▶ **What the task asks**: Pick every line from the data that holds the word "continues".

# START OF Given data

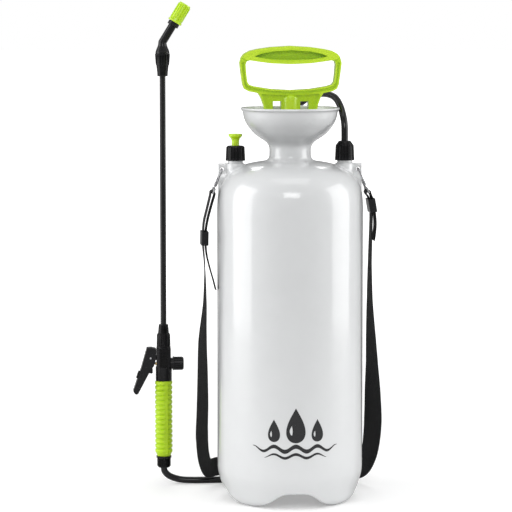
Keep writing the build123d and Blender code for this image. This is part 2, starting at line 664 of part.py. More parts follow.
def lance_body():
    """Tube, square valve block and upper spigot in one piece, with the trigger's ear at -X."""
    with BuildPart() as body:
        add(turned([
            (0, 24.6), (1.9, 24.6), (2.7, 25.6), (2.7, 29.5), (BODY_R, 29.8), (BODY_R, 137.6),
            (10.75, 137.6), (10.75, BLOCK_FOOT), (8.2, BLOCK_FOOT), (8.2, BLOCK_TOP),
            (6.5, BLOCK_TOP), (6.5, BODY_TOP), (0, BODY_TOP)], *LANCE))
        with BuildSketch(flat_at(BLOCK_FOOT, *LANCE)):
            RectangleRounded(BLOCK_W, BLOCK_W, 4.0)
        extrude(amount=BLOCK_TOP - BLOCK_FOOT)
        # grooves across the front and back of the block
        for groove_z in (158.6, 162.6, 166.6, 170.6, 174.6):
            for side in (-1, 1):
                with BuildSketch(front_at(LANCE_X, LANCE_Y + side * BLOCK_W / 2)):
                    with Locations((0, groove_z)):
                        Rectangle(10.0, 1.6)
                extrude(amount=side * 0.9, mode=Mode.SUBTRACT)
        # boss for the valve cap, then the ear for the trigger pin
        with BuildSketch(side_at(LANCE_X + 9.0, LANCE_Y, STEM_Z)):
            Circle(7.4)
        extrude(amount=2.9)
        with BuildSketch(front_at(*LANCE)):
            with Locations((PIVOT_X + 5.1, PIVOT_Z)):
                Rectangle(8.6, 6.2)
            with Locations((PIVOT_X, PIVOT_Z)):
                Circle(3.4)
        extrude(amount=2.4, both=True)
        # lower passage: height, radius, depth
        for z, radius, depth in ((24, 1.5, 6), (29.9, 2.6, 119)):
            with BuildSketch(flat_at(z, *LANCE)):
                Circle(radius)
            extrude(amount=depth, mode=Mode.SUBTRACT)
        # slanting passage from the tube to the valve chamber
        with BuildSketch(front_at(*LANCE)):
            with BuildLine():
                Polyline((-1.5, 145.5), (1.5, 145.5), (9.4, 156.0), (9.4, 159.0), (6.4, 159.0),
                         close=True)
            make_face()
        extrude(amount=1.5, both=True, mode=Mode.SUBTRACT)
        # stepped bore of the valve along X: start from the lance axis, radius, depth
        for x, radius, depth in ((-9.4, 2.5, 5.4), (-5, STEM_R + 0.06, 4), (-3.0, 2.9, 6.4),
                                 (3.2, 4.6, 12)):
            with BuildSketch(side_at(LANCE_X + x, LANCE_Y, STEM_Z)):
                Circle(radius)
            extrude(amount=depth, mode=Mode.SUBTRACT)
        # upper passage and the wand's socket: height, radius, depth
        for z, radius, depth in ((STEM_Z, 2.6, 50), (184.0, WAND_R + WAND_GAP, 30)):
            with BuildSketch(flat_at(z, *LANCE)):
                Circle(radius)
            extrude(amount=depth, mode=Mode.SUBTRACT)
        # pin hole, and a notch below the block on the trigger's side
        with BuildSketch(front_at(*LANCE)):
            with Locations((PIVOT_X, PIVOT_Z)):
                Circle(PIVOT_PIN_R + 0.02)
            with BuildLine():
                Polyline((-12, 137), (-8.3, 137), (-8.3, 156.9), (-12, 156.9), close=True)
            make_face()
        extrude(amount=3.4, both=True, mode=Mode.SUBTRACT)
    return body.part


# ---------------------------------------------------------------- valve
def valve_cap():
    """Ribbed cap on the +X side of the block; profile of x from the lance axis, radius."""
    with BuildPart() as cap:
        add(turned_about(STEM_PLANE, STEM_AXIS, [
            (11.95, 4.65), (11.95, 9.2), (13.6, 9.2), (14.0, 8.4), (25.0, 8.4), (26.1, 7.4),
            (26.1, 0), (24.0, 0), (24.0, 4.65)]))
        with BuildSketch(side_at(LANCE_X + 14.0, LANCE_Y, STEM_Z)):
            with PolarLocations(8.3, 18):
                Rectangle(0.9, 1.3)
        extrude(amount=10.6)
    return cap.part


def valve_stem():
    """Stem along X with a round nose at -X; profile of x from the lance axis, radius."""
    return turned_about(STEM_PLANE, STEM_AXIS, [
        (-12.14, 0), (-11.97, 0.9), (-11.2, 1.72), (-10.14, STEM_R), (-8.0, STEM_R),
        (-8.0, 1.5), (-7.0, 1.5), (-7.0, STEM_R), (3.3, STEM_R), (3.3, 4.0), (5.2, 4.0),
        (5.2, STEM_R), (17.0, STEM_R), (17.4, 1.6), (17.4, 0)])


def stem_o_ring():
    return o_ring(STEM_PLANE, STEM_AXIS, (-7.5, 1.98), 0.45)


def stem_spring():
    return spring((LANCE_X + 5.8, LANCE_Y, STEM_Z), (1, 0, 0), pitch=2.6, height=17.6,
                  radius=3.3, wire_radius=0.4)


# ---------------------------------------------------------------- trigger
# outline from the front: x from the lance axis, height
LEVER = [
    (-21.9, 181.4), (-16.0, 181.6), (-9.9, 180.2), (-9.9, 168.0), (-13.0, 157.5),
    (-18.4, 150.0), (-33.4, 121.6), (-35.2, 120.0), (-37.4, 120.6), (-39.6, 123.0),
    (-40.0, 124.8), (-29.5, 154.8), (-24.6, 172.0)]
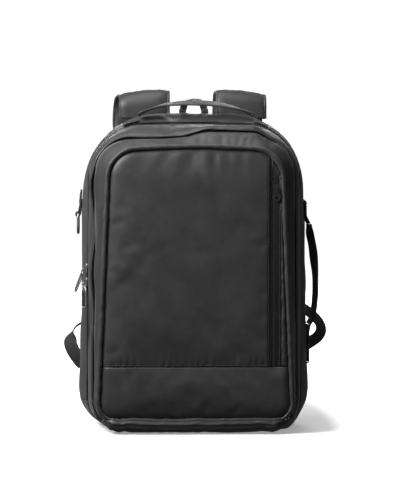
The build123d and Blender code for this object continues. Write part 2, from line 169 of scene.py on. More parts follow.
def window(value, low, rise, high, fall):
    """0 outside low to high and 1 inside, with a smooth rise and fall."""
    return smooth_step((value - low) / rise) * smooth_step((high - value) / fall)


def circle(count):
    """Evenly spaced angles round a circle."""
    return [2 * pi * k / count for k in range(count)]


def new_object(name, data):
    """A new object in the scene."""
    obj = bpy.data.objects.new(name, data)
    bpy.context.scene.collection.objects.link(obj)
    return obj


def new_mesh(name, verts, faces, smooth=True):
    """A mesh object from points in millimetres."""
    mesh = bpy.data.meshes.new(name)
    mesh.from_pydata([(x * MM, y * MM, z * MM) for x, y, z in verts], [], faces)
    mesh.polygons.foreach_set("use_smooth", [smooth] * len(faces))
    mesh.update()
    return new_object(name, mesh)


def grid_mesh(name, rows, flip=False, closed=False):
    """A mesh from rows of points; every row has the same number of points."""
    wide = len(rows[0])
    verts = [p for row in rows for p in row]
    faces = []
    for i in range(len(rows) - 1):
        for j in range(wide if closed else wide - 1):
            k = (j + 1) % wide
            face = (i * wide + j, i * wide + k, (i + 1) * wide + k, (i + 1) * wide + j)
            faces.append(face[::-1] if flip else face)
    return new_mesh(name, verts, faces)


def apply_modifiers(obj):
    """Replace an object's mesh by what its modifiers make of it."""
    graph = bpy.context.evaluated_depsgraph_get()
    graph.update()
    mesh = bpy.data.meshes.new_from_object(obj.evaluated_get(graph))
    obj.modifiers.clear()
    old = obj.data
    obj.data = mesh
    bpy.data.meshes.remove(old)
    mesh.polygons.foreach_set("use_smooth", [True] * len(mesh.polygons))
    return obj


def set_values(target, **settings):
    """Set several properties of one thing."""
    for key, value in settings.items():
        setattr(target, key, value)
    return target


def add_modifier(obj, kind, **settings):
    """Add a modifier and set its values."""
    return set_values(obj.modifiers.new(kind.lower(), kind), **settings)


def finish_piece(obj, body, material, slot, *nodes):
    """Give a piece its material, attach it to its body and hide the CAD nodes it stands for. A piece given
    two bodies is only baked in place, not attached.
    """
    obj.data.materials.clear()
    obj.data.materials.append(material)
    if isinstance(body, tuple):
        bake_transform(obj)
    else:
        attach(obj, body)
    if nodes:
        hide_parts(*nodes)
    return obj


def drape(obj, pinned, pressure, slack, cap, frames=16, stiffness=12.0, taut=None, bending=0.6):
    """Let sewn fabric settle: pinned points hold, the rest has slack and is pushed out from inside.
    pinned is a function of a vertex index; cap is how far a point may move, in millimetres; taut gives how
    much of the slack is taken out at a point, from 0 to 1."""
    scene = bpy.context.scene
    group = obj.vertex_groups.new(name="seams")
    held = [i for i in range(len(obj.data.vertices)) if pinned(i)]
    group.add(held, 1.0, "REPLACE")
    if taut:
        tight = obj.vertex_groups.new(name="taut")
        for vertex in obj.data.vertices:
            tight.add([vertex.index], taut(vertex.co / MM), "REPLACE")
    start = [v.co.copy() for v in obj.data.vertices]
    cloth = add_modifier(obj, "CLOTH")
    set_values(cloth.settings, quality=5, mass=0.25, tension_stiffness=stiffness,
               compression_stiffness=stiffness, shear_stiffness=stiffness * 0.4, bending_stiffness=bending,
               use_pressure=pressure > 0, uniform_pressure_force=pressure, shrink_min=-slack, shrink_max=0.0,
               vertex_group_mass="seams")
    if taut:
        cloth.settings.vertex_group_shrink = "taut"
    cloth.settings.effector_weights.gravity = 0.0
    set_values(cloth.collision_settings, use_collision=False, use_self_collision=False)
    set_values(cloth.point_cache, frame_start=1, frame_end=frames)
    for number in range(1, frames + 1):
        scene.frame_set(number)
    apply_modifiers(obj)
    scene.frame_set(1)
    limit = cap * MM
    for vertex, before in zip(obj.data.vertices, start):
        move = vertex.co - before
        if move.length > limit:
            vertex.co = before + move * (limit / move.length)
    return obj


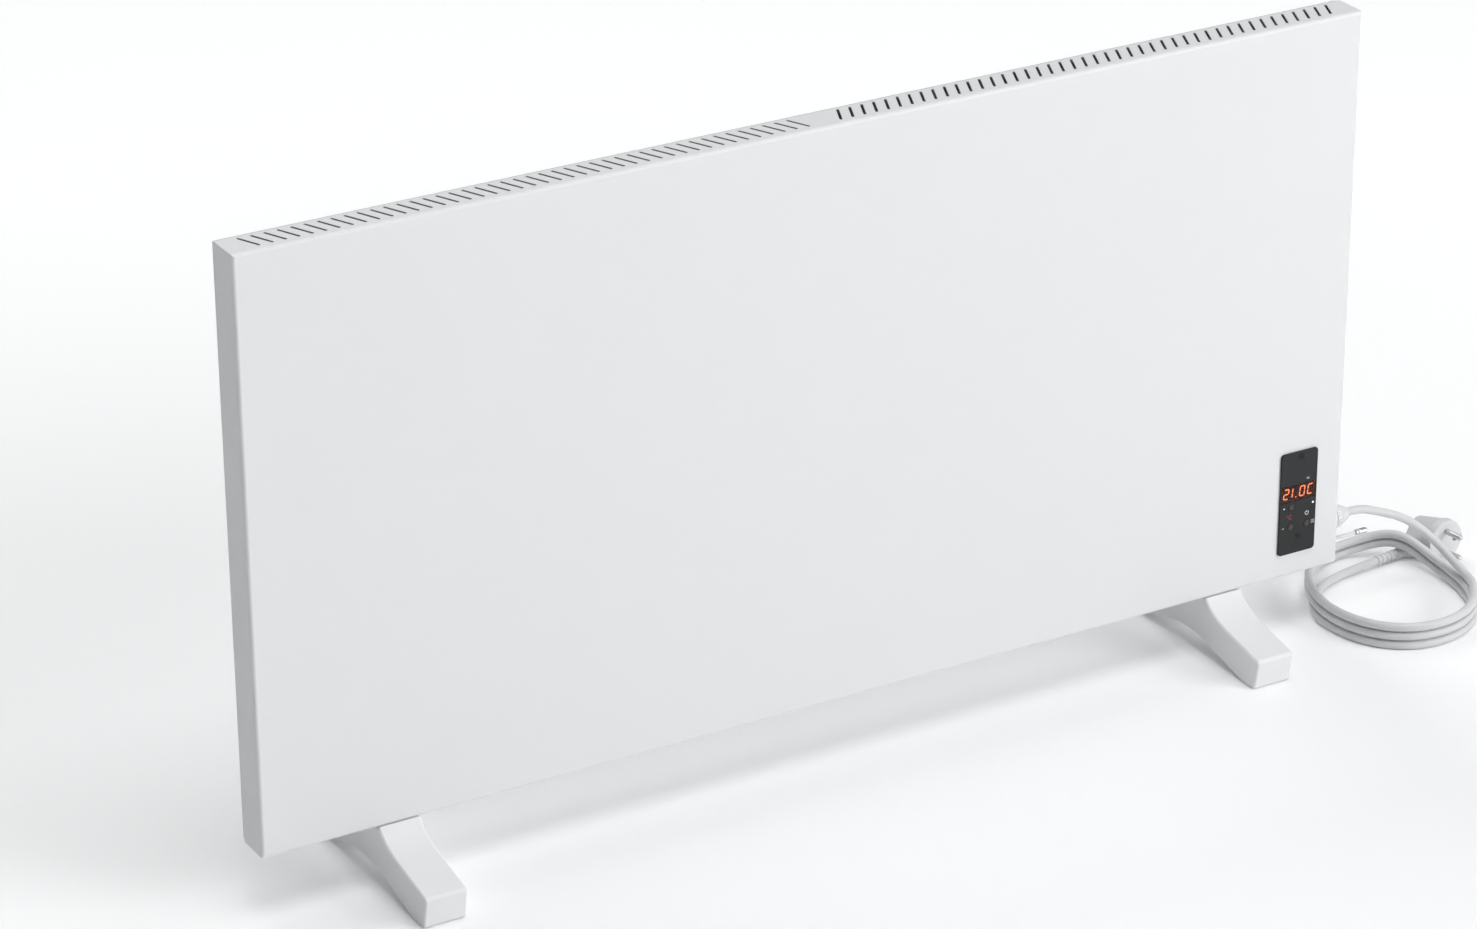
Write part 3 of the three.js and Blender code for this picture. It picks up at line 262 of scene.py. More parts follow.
floor.data.materials.append(floor_finish)
bpy.context.scene.collection.objects.link(floor)

for name, place, size, power in (
    ("top_light", (0.0, -0.3, 8.0), 8.0, 220),
    ("high_light", (0.0, -2.1, 7.7), 4.0, 178),
    ("front_light", (4.8, -5.8, 2.74), 4.0, 389),
    ("back_light", (0.0, 5.1, 6.1), 4.0, 191),
):
    lamp = bpy.data.lights.new(name, "AREA")
    lamp.size = size
    lamp.energy = power
    light = bpy.data.objects.new(name, lamp)
    light.location = place
    light.rotation_euler = (-Vector(place)).to_track_quat("-Z", "Y").to_euler()
    bpy.context.scene.collection.objects.link(light)

air = bpy.data.worlds.new("studio_air")
air.use_nodes = True
air.node_tree.nodes["Background"].inputs["Color"].default_value = air_colour
air.node_tree.nodes["Background"].inputs["Strength"].default_value = air_strength
bpy.context.scene.world = air
bpy.context.scene.view_settings.view_transform = "Standard"

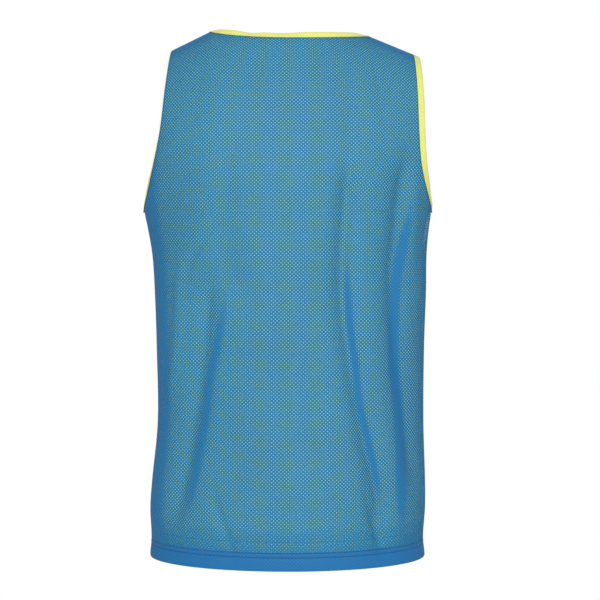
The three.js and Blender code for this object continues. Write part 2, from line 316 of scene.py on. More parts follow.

# END OF Given data

▶ **The answer**:
The build123d and Blender code for this object continues. Write part 2, from line 169 of scene.py on. More parts follow.
The three.js and Blender code for this object continues. Write part 2, from line 316 of scene.py on. More parts follow.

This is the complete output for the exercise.